Deaths have occurred in a number of overseas countries, including the USA, China and India. One of the worst hailstorms on record occurred in North­ern India in 1888. The hailstones were as large as cricket balls, and 246 people were killed, along with 1600 sheep and goats.

Hailstones grow in parts of cumulonimbus clouds where there is an abundant supply of droplets of liquid water at below zero tem­peratures. These liquid droplets freeze as soon as they touch an initial ice particle which itself will have formed on a freezing nucleus such as a speck of dust.

Occasionally, insects may act as freezing nuclei and then become entombed as the hailstone grows around them. Dead flies have been found inside hailstones in New Zealand.

On one occasion, in Iowa in 1882, live frogs were found inside two hailstones.

As the droplets freeze on to the growing hailstone, air is trapped between them. This gives them their white appearance. Some­times the hailstone will partially melt as it grows, before going through another cycle of growth. This gives the hailstone a series of growth rings, like tree-rings, and these can be seen if the hailstone is sliced open.

The cumulonimbus updraught has to be strong enough to support the hailstone against the force of gravity. One way to get strong updraughts is with a supercell. This type of cumulonimbus can develop when the winds aloft are stronger than the winds near the ground. When this happens the cumulonimbus cloud grows up tilted at an angle to the vertical. Because of this, the vigorous updraught that creates the cloud is not destroyed by the rain it creates.

Normally, falling rain will destroy an updraught through friction and through the cooling caused by partial evaporation of the rain. When the tall cumulonimbus cloud is tilted, the rain falls to one side of the updraught, allowing the updraught to continue unhindered.

Ordinary cumulonimbus have a lifetime of about one hour, but supercells last longer and have much stronger up draughts, and hence can support hail until it has grown to appreciable size.

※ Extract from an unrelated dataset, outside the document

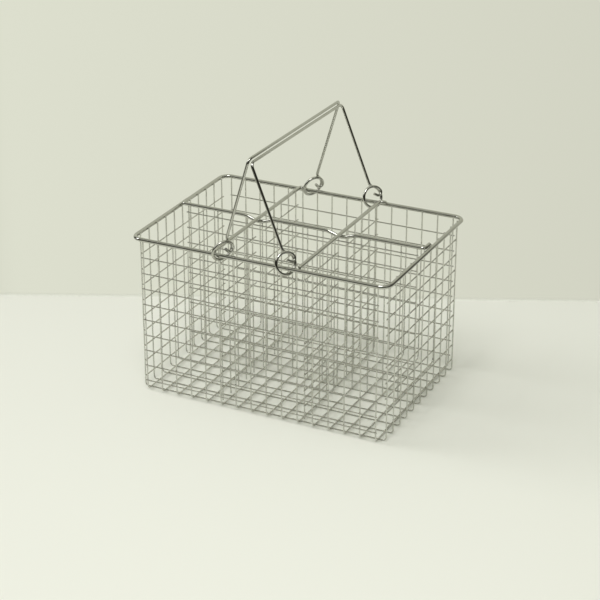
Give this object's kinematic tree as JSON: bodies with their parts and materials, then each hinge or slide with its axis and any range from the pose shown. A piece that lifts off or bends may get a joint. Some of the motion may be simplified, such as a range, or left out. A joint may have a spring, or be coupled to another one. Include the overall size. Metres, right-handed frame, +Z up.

If all sizes of hail are considered, the greatest frequency occurs in western areas of New Zealand in winter and spring. But if only severe storms with large hail­stones are considered, then  the greatest frequency is in eastern districts in spring and summer.

Storms that produce small hail often affect large areas at the same time, but the most severe storms with the largest hailstones typically have narrow paths of destruction through a province, and most people are unaffected. For this reason they can only be precisely predicted a few hours ahead, with the use of weather radar.

Because hail can be so destructive, crop farmers and orchardists have long sought to prevent it. Artillery shells filled with cloud-seeding chemicals are fired into thunder­storms in Russia to try to make lots of little hail stones instead of a few large damaging ones. Hail cannon that fire a blank charge have been used in many countries, including New Zealand, with the hope that the shock wave will break up the hail stones.

However, this method has been compared by one expert to taking a block of ice from the fridge and trying to break it by yelling at it. The success of hail suppression is hard to judge, because it is hard to tell if there would have been a hailstorm had the cannon or artillery not been fired.

Although guns have been fired at the weather for hundreds of years, attempts at hail prevention go even further back. Church bells were rung as early as the 8th century to exorcise the evil spirits in clouds. A risky business, since bell towers were prime targets for lightning. Before this, arrows were sometimes shot into the clouds, perhaps to vent frustration as much as to skewer evil spirits.

Even in fine weather we are not completely safe, because large chunks of ice have been known to fall from a blue sky. The most likely explanation is that the ice formed on an aircraft and only fell off after the plane had left the cloud far behind.

Perhaps the most macabre “hailstone” to have fallen to Earth occurred in Germany in 1930. A glider pilot baled out of his glider in a thunderstorm over the Rhon mountains. The updraughts in the cloud held him aloft until he froze to death. By the time he fell to Earth he was encased in ice.

Hail is hard to study because it melts so fast. So, if you find some unusual hail, pop it in the freezer and ring the Meteorological Service.